-- start of Information provided --

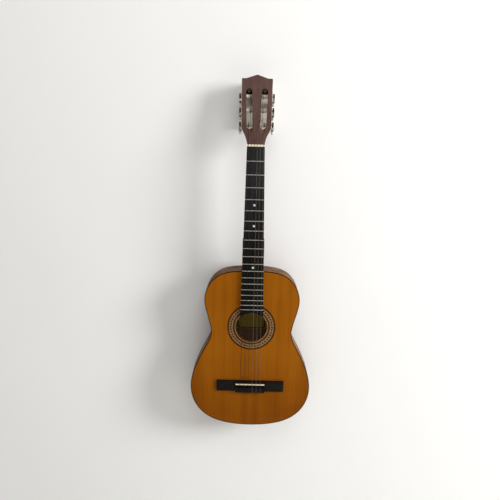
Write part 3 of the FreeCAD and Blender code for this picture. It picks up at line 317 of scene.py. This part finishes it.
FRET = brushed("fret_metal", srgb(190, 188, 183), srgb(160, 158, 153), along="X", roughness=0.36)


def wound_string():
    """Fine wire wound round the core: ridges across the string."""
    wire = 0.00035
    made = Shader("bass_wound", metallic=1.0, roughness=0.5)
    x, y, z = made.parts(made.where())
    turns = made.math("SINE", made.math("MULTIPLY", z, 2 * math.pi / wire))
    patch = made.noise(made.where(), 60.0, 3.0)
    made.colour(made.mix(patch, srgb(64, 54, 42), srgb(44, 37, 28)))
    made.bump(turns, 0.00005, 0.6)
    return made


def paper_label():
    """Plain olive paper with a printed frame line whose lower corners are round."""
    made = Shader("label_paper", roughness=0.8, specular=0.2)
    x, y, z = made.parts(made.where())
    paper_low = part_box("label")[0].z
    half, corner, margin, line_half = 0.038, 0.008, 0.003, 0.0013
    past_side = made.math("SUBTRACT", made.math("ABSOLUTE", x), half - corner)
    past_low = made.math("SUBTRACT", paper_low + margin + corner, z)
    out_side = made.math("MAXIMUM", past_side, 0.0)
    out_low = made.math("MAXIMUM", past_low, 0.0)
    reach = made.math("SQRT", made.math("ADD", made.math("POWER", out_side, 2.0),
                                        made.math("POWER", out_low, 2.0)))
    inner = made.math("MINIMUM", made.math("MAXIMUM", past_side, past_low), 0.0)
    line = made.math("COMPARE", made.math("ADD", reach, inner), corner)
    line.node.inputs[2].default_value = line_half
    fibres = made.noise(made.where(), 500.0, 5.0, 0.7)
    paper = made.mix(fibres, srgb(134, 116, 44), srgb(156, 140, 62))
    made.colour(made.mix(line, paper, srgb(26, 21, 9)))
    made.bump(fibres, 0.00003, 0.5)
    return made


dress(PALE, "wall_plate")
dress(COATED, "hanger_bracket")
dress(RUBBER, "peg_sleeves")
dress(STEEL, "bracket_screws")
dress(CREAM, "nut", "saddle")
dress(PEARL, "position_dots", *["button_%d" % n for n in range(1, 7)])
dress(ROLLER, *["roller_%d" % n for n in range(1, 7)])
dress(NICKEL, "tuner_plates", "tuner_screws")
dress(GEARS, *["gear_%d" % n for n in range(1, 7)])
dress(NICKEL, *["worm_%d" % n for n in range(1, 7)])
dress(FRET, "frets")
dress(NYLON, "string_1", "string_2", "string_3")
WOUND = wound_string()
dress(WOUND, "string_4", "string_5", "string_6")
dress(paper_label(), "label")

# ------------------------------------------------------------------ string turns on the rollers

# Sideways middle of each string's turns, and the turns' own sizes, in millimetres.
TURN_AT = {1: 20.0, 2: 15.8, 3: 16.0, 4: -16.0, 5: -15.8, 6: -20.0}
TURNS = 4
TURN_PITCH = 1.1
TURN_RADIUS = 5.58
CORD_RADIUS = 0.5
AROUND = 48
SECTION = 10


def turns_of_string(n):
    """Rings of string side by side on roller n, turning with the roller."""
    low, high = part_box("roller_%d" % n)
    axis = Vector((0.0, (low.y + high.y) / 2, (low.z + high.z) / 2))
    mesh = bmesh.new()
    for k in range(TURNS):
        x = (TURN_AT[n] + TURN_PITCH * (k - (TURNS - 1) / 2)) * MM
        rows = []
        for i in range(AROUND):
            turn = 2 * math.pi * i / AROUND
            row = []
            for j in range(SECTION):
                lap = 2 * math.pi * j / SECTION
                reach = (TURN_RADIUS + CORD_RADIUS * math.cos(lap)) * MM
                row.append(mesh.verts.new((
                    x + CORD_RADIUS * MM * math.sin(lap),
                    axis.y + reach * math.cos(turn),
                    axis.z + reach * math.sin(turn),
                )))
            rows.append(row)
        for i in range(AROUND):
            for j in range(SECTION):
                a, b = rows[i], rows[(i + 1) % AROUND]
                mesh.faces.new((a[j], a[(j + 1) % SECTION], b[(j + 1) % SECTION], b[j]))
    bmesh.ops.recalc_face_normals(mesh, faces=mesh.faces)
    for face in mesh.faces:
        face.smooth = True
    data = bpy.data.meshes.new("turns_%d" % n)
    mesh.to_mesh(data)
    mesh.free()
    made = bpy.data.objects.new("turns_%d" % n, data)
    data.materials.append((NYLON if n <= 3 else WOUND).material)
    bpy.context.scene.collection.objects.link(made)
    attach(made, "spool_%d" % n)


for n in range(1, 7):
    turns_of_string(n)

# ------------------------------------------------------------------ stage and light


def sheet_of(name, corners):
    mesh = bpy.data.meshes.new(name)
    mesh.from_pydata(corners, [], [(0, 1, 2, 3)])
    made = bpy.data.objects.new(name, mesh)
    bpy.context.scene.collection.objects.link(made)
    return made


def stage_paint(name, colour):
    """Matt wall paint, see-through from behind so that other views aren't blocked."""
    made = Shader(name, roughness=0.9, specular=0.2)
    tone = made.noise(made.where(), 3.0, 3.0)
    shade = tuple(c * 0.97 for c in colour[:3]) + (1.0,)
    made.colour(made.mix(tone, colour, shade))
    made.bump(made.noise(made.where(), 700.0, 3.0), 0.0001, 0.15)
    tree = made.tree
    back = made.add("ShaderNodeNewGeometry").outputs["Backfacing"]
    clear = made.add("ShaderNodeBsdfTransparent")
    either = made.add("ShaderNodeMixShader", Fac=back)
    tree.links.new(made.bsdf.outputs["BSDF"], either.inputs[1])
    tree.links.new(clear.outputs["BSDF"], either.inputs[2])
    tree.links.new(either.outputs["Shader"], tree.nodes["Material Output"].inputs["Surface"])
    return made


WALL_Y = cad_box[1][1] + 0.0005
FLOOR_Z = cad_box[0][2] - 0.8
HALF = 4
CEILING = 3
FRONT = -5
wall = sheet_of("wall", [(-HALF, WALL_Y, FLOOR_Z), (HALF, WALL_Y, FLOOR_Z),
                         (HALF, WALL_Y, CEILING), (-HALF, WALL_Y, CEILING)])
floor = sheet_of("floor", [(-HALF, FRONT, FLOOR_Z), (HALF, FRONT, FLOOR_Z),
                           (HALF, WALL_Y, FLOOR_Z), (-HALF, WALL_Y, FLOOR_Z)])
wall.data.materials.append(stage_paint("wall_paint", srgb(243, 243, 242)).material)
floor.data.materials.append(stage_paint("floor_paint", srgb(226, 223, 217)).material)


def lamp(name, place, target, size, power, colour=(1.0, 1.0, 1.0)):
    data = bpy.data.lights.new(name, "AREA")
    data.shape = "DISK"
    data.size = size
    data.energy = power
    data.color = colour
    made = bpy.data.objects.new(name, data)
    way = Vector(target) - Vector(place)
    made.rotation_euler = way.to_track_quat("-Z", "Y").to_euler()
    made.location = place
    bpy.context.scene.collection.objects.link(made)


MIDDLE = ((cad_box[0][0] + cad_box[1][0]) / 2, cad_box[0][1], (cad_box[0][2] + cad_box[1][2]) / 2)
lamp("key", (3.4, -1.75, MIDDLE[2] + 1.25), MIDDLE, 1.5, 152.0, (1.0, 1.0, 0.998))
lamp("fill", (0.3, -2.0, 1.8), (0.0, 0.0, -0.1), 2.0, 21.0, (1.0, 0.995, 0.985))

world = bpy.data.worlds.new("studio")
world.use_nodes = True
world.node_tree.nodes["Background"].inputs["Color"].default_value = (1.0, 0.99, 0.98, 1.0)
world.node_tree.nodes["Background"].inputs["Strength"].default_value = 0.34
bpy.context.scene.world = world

-- end of Information provided --

» Given task: Using the data above, return each line exactly as written.

» Exercise solution:
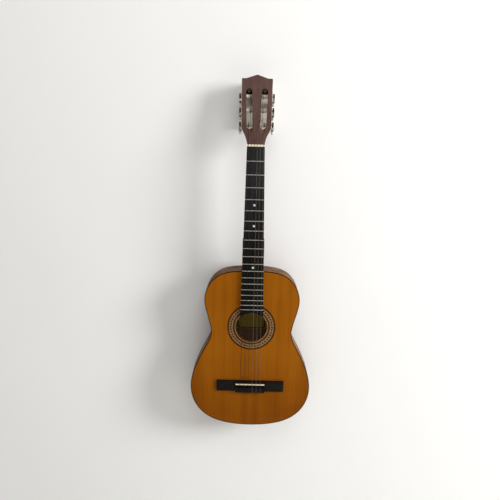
Write part 3 of the FreeCAD and Blender code for this picture. It picks up at line 317 of scene.py. This part finishes it.
FRET = brushed("fret_metal", srgb(190, 188, 183), srgb(160, 158, 153), along="X", roughness=0.36)


def wound_string():
    """Fine wire wound round the core: ridges across the string."""
    wire = 0.00035
    made = Shader("bass_wound", metallic=1.0, roughness=0.5)
    x, y, z = made.parts(made.where())
    turns = made.math("SINE", made.math("MULTIPLY", z, 2 * math.pi / wire))
    patch = made.noise(made.where(), 60.0, 3.0)
    made.colour(made.mix(patch, srgb(64, 54, 42), srgb(44, 37, 28)))
    made.bump(turns, 0.00005, 0.6)
    return made


def paper_label():
    """Plain olive paper with a printed frame line whose lower corners are round."""
    made = Shader("label_paper", roughness=0.8, specular=0.2)
    x, y, z = made.parts(made.where())
    paper_low = part_box("label")[0].z
    half, corner, margin, line_half = 0.038, 0.008, 0.003, 0.0013
    past_side = made.math("SUBTRACT", made.math("ABSOLUTE", x), half - corner)
    past_low = made.math("SUBTRACT", paper_low + margin + corner, z)
    out_side = made.math("MAXIMUM", past_side, 0.0)
    out_low = made.math("MAXIMUM", past_low, 0.0)
    reach = made.math("SQRT", made.math("ADD", made.math("POWER", out_side, 2.0),
                                        made.math("POWER", out_low, 2.0)))
    inner = made.math("MINIMUM", made.math("MAXIMUM", past_side, past_low), 0.0)
    line = made.math("COMPARE", made.math("ADD", reach, inner), corner)
    line.node.inputs[2].default_value = line_half
    fibres = made.noise(made.where(), 500.0, 5.0, 0.7)
    paper = made.mix(fibres, srgb(134, 116, 44), srgb(156, 140, 62))
    made.colour(made.mix(line, paper, srgb(26, 21, 9)))
    made.bump(fibres, 0.00003, 0.5)
    return made


dress(PALE, "wall_plate")
dress(COATED, "hanger_bracket")
dress(RUBBER, "peg_sleeves")
dress(STEEL, "bracket_screws")
dress(CREAM, "nut", "saddle")
dress(PEARL, "position_dots", *["button_%d" % n for n in range(1, 7)])
dress(ROLLER, *["roller_%d" % n for n in range(1, 7)])
dress(NICKEL, "tuner_plates", "tuner_screws")
dress(GEARS, *["gear_%d" % n for n in range(1, 7)])
dress(NICKEL, *["worm_%d" % n for n in range(1, 7)])
dress(FRET, "frets")
dress(NYLON, "string_1", "string_2", "string_3")
WOUND = wound_string()
dress(WOUND, "string_4", "string_5", "string_6")
dress(paper_label(), "label")

# ------------------------------------------------------------------ string turns on the rollers

# Sideways middle of each string's turns, and the turns' own sizes, in millimetres.
TURN_AT = {1: 20.0, 2: 15.8, 3: 16.0, 4: -16.0, 5: -15.8, 6: -20.0}
TURNS = 4
TURN_PITCH = 1.1
TURN_RADIUS = 5.58
CORD_RADIUS = 0.5
AROUND = 48
SECTION = 10


def turns_of_string(n):
    """Rings of string side by side on roller n, turning with the roller."""
    low, high = part_box("roller_%d" % n)
    axis = Vector((0.0, (low.y + high.y) / 2, (low.z + high.z) / 2))
    mesh = bmesh.new()
    for k in range(TURNS):
        x = (TURN_AT[n] + TURN_PITCH * (k - (TURNS - 1) / 2)) * MM
        rows = []
        for i in range(AROUND):
            turn = 2 * math.pi * i / AROUND
            row = []
            for j in range(SECTION):
                lap = 2 * math.pi * j / SECTION
                reach = (TURN_RADIUS + CORD_RADIUS * math.cos(lap)) * MM
                row.append(mesh.verts.new((
                    x + CORD_RADIUS * MM * math.sin(lap),
                    axis.y + reach * math.cos(turn),
                    axis.z + reach * math.sin(turn),
                )))
            rows.append(row)
        for i in range(AROUND):
            for j in range(SECTION):
                a, b = rows[i], rows[(i + 1) % AROUND]
                mesh.faces.new((a[j], a[(j + 1) % SECTION], b[(j + 1) % SECTION], b[j]))
    bmesh.ops.recalc_face_normals(mesh, faces=mesh.faces)
    for face in mesh.faces:
        face.smooth = True
    data = bpy.data.meshes.new("turns_%d" % n)
    mesh.to_mesh(data)
    mesh.free()
    made = bpy.data.objects.new("turns_%d" % n, data)
    data.materials.append((NYLON if n <= 3 else WOUND).material)
    bpy.context.scene.collection.objects.link(made)
    attach(made, "spool_%d" % n)


for n in range(1, 7):
    turns_of_string(n)

# ------------------------------------------------------------------ stage and light


def sheet_of(name, corners):
    mesh = bpy.data.meshes.new(name)
    mesh.from_pydata(corners, [], [(0, 1, 2, 3)])
    made = bpy.data.objects.new(name, mesh)
    bpy.context.scene.collection.objects.link(made)
    return made


def stage_paint(name, colour):
    """Matt wall paint, see-through from behind so that other views aren't blocked."""
    made = Shader(name, roughness=0.9, specular=0.2)
    tone = made.noise(made.where(), 3.0, 3.0)
    shade = tuple(c * 0.97 for c in colour[:3]) + (1.0,)
    made.colour(made.mix(tone, colour, shade))
    made.bump(made.noise(made.where(), 700.0, 3.0), 0.0001, 0.15)
    tree = made.tree
    back = made.add("ShaderNodeNewGeometry").outputs["Backfacing"]
    clear = made.add("ShaderNodeBsdfTransparent")
    either = made.add("ShaderNodeMixShader", Fac=back)
    tree.links.new(made.bsdf.outputs["BSDF"], either.inputs[1])
    tree.links.new(clear.outputs["BSDF"], either.inputs[2])
    tree.links.new(either.outputs["Shader"], tree.nodes["Material Output"].inputs["Surface"])
    return made


WALL_Y = cad_box[1][1] + 0.0005
FLOOR_Z = cad_box[0][2] - 0.8
HALF = 4
CEILING = 3
FRONT = -5
wall = sheet_of("wall", [(-HALF, WALL_Y, FLOOR_Z), (HALF, WALL_Y, FLOOR_Z),
                         (HALF, WALL_Y, CEILING), (-HALF, WALL_Y, CEILING)])
floor = sheet_of("floor", [(-HALF, FRONT, FLOOR_Z), (HALF, FRONT, FLOOR_Z),
                           (HALF, WALL_Y, FLOOR_Z), (-HALF, WALL_Y, FLOOR_Z)])
wall.data.materials.append(stage_paint("wall_paint", srgb(243, 243, 242)).material)
floor.data.materials.append(stage_paint("floor_paint", srgb(226, 223, 217)).material)


def lamp(name, place, target, size, power, colour=(1.0, 1.0, 1.0)):
    data = bpy.data.lights.new(name, "AREA")
    data.shape = "DISK"
    data.size = size
    data.energy = power
    data.color = colour
    made = bpy.data.objects.new(name, data)
    way = Vector(target) - Vector(place)
    made.rotation_euler = way.to_track_quat("-Z", "Y").to_euler()
    made.location = place
    bpy.context.scene.collection.objects.link(made)


MIDDLE = ((cad_box[0][0] + cad_box[1][0]) / 2, cad_box[0][1], (cad_box[0][2] + cad_box[1][2]) / 2)
lamp("key", (3.4, -1.75, MIDDLE[2] + 1.25), MIDDLE, 1.5, 152.0, (1.0, 1.0, 0.998))
lamp("fill", (0.3, -2.0, 1.8), (0.0, 0.0, -0.1), 2.0, 21.0, (1.0, 0.995, 0.985))

world = bpy.data.worlds.new("studio")
world.use_nodes = True
world.node_tree.nodes["Background"].inputs["Color"].default_value = (1.0, 0.99, 0.98, 1.0)
world.node_tree.nodes["Background"].inputs["Strength"].default_value = 0.34
bpy.context.scene.world = world